How will it impact the common man?

In the case of day-to-day usage, a person might not see a big change in how they share their personal data. However, once the act is fully enforced, a person would get notifications seeking approval to collect data, easier methods to withdraw consent and prompt breach alerts if the data is compromised. There would be a better tool in the form of ‘Consent Manager’ which lets users control the data they share across apps, which would be similar to a Permissions Manager in smartphones. The DPDP Act and the rules ban targeted ads on children. So, in theory, children are better protected from the targeted ads and tracking.

What will be the impact on digital services providers?

The digital services providers would have to invest heavily in data security, encryption, and other security systems to protect users’ data. They may not be able to collect unlimited and unchecked amounts of users’ data as they need to get consent. In case there is a breach, penalties can reach up to ₹250 crore per instance.

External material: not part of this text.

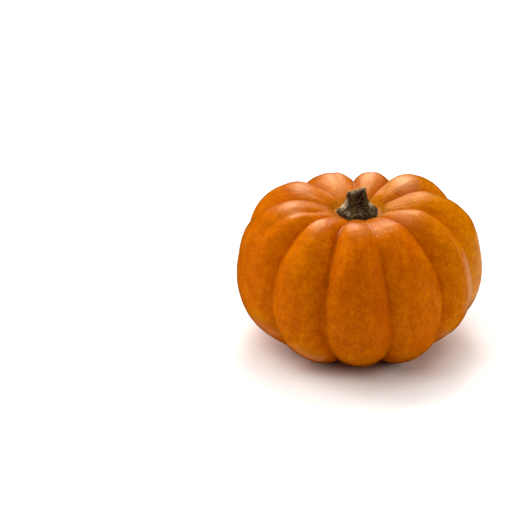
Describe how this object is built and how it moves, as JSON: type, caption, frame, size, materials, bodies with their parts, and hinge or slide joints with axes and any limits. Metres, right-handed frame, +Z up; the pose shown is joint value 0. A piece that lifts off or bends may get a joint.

What are the gaps or shortcomings in the rules?

The 18-month phased implementation is actually a scheduled delay which comes on top of the two years that have already lapsed since the passage of the Act in the Parliament. This delay translates to a continued period of vulnerability of personal data.

The broad exemptions to the government is also a concern as it could enable a surveillance regime and higher governmental oversight. For example, if a government seeks information about a person, the data fiduciary is not required to reveal that their data is shared to the government as per Rule 23.

The rules also do not categorise data based on their sensitivity. For instance data on personal health and wealth is sensitive and these need to be handled with lot more caution.